--- start of MATERIAL PROVIDED ---

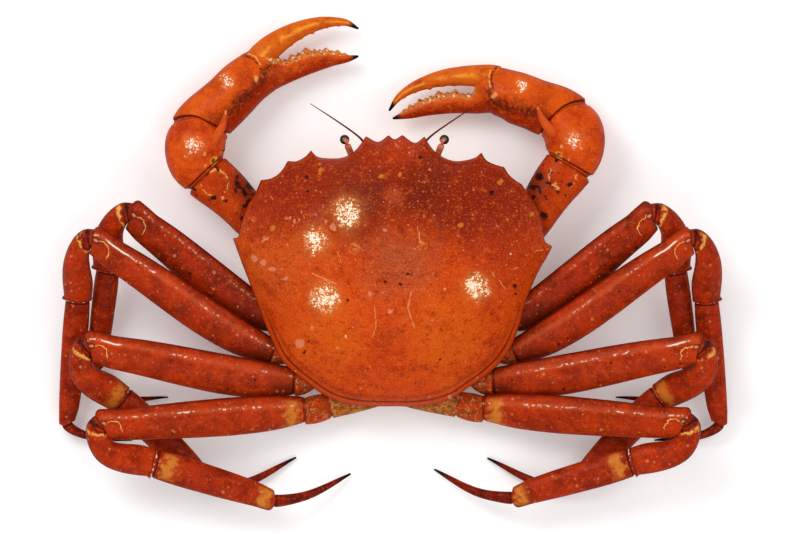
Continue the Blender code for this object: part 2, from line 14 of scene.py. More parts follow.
import bmesh
import bpy
import numpy as np
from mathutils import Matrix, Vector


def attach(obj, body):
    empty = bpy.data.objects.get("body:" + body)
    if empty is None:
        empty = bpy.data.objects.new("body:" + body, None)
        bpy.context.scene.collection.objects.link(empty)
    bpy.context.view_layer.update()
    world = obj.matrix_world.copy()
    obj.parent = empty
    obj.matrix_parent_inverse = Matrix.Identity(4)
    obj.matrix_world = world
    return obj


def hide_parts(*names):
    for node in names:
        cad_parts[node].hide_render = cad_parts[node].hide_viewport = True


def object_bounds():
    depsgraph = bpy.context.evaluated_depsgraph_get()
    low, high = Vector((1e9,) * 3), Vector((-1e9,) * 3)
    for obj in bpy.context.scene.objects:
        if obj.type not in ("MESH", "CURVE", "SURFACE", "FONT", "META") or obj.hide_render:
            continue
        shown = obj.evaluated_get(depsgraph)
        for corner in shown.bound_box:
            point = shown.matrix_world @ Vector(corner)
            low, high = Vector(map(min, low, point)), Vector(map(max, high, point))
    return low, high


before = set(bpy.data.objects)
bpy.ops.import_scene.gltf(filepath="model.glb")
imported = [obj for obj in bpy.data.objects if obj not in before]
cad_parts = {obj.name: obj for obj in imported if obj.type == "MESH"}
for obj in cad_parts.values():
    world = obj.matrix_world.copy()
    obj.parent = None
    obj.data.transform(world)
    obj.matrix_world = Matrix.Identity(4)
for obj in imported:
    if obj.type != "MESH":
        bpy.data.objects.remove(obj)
packed_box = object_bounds()

log = logging.getLogger("crab")

MM = 0.001
# Brings the middle of the whole crab, limbs included, over the origin
SHIFT = np.array((0.59, -0.23, 0.0))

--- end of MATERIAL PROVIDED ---

* WHAT NEEDS TO BE DONE:
Return the lines above precisely as they appear, beginning at the first line and ending at the line with "before = set(bpy.data.objects)", and nothing after it.

* RESPONSE FOR THIS EXERCISE:
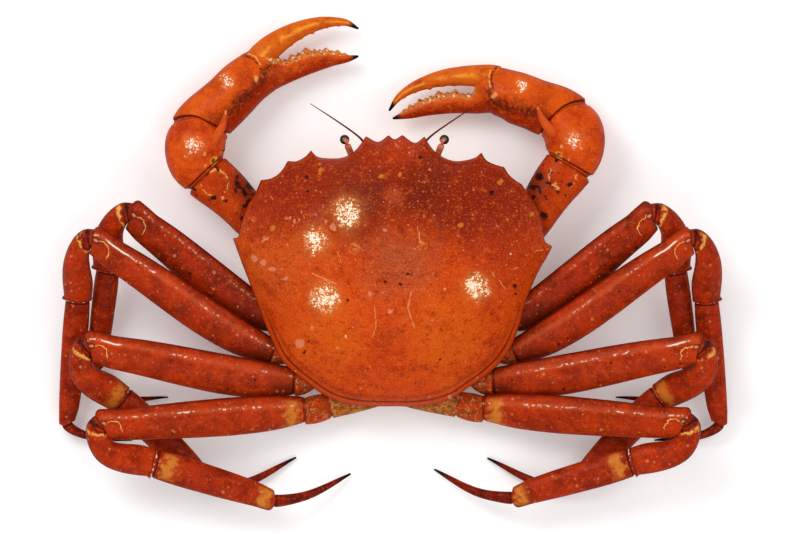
Continue the Blender code for this object: part 2, from line 14 of scene.py. More parts follow.
import bmesh
import bpy
import numpy as np
from mathutils import Matrix, Vector


def attach(obj, body):
    empty = bpy.data.objects.get("body:" + body)
    if empty is None:
        empty = bpy.data.objects.new("body:" + body, None)
        bpy.context.scene.collection.objects.link(empty)
    bpy.context.view_layer.update()
    world = obj.matrix_world.copy()
    obj.parent = empty
    obj.matrix_parent_inverse = Matrix.Identity(4)
    obj.matrix_world = world
    return obj


def hide_parts(*names):
    for node in names:
        cad_parts[node].hide_render = cad_parts[node].hide_viewport = True


def object_bounds():
    depsgraph = bpy.context.evaluated_depsgraph_get()
    low, high = Vector((1e9,) * 3), Vector((-1e9,) * 3)
    for obj in bpy.context.scene.objects:
        if obj.type not in ("MESH", "CURVE", "SURFACE", "FONT", "META") or obj.hide_render:
            continue
        shown = obj.evaluated_get(depsgraph)
        for corner in shown.bound_box:
            point = shown.matrix_world @ Vector(corner)
            low, high = Vector(map(min, low, point)), Vector(map(max, high, point))
    return low, high


before = set(bpy.data.objects)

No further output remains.